Zijn graf heb ik nooit bezocht, maar daarom heeft hij bij het afscheid ook niet gevraagd. Wel of ik voor hem wilde bidden en of ik hem niet wilde vergeten. Het eerste verzoek heb ik geweigerd, al was het alleen vanwege het gênante gegeven dat iemand die zo lang antikerkelijk is geweest in het aangezicht van de dood terugvalt in oude patronen. Niet eens de eigen patronen, want mijn grootvader is katholiek opgevoed, net als zijn vader en diens vader en zo terug. De eerste stamhouder – een woord dat zowel aan de veefokkerij als aan de houtverwerkende industrie doet denken – die bij de geboorte een protestantse doop ontving, is de kleinzoon die bij dezelfde gelegenheid de naam van zijn grootvader kreeg. En ik ben meteen ook de laatste; eerlijk gezegd geen onprettig gevoel.
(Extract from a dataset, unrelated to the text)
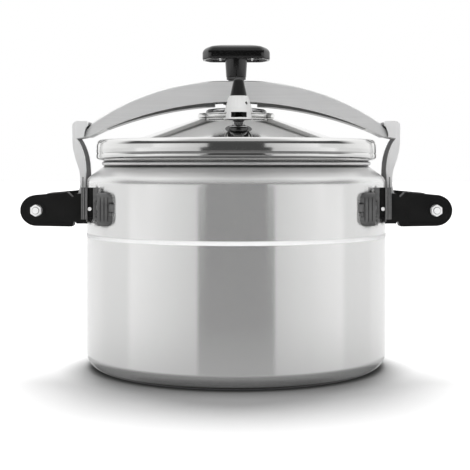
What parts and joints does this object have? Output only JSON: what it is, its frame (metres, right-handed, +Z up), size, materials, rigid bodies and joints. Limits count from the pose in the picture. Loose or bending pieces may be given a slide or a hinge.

Dat ik mijn grootvader niet zou vergeten heb ik natuurlijk beloofd en het is gemakkelijk om mij aan die belofte te houden.

Sindsdien hoop ik hevig dat er nog meer vergeten woorden in mijn hoofd opduiken. Woorden die nerveus om je heen fladderen, vergeefs op zoek naar hun natuurlijke omgeving.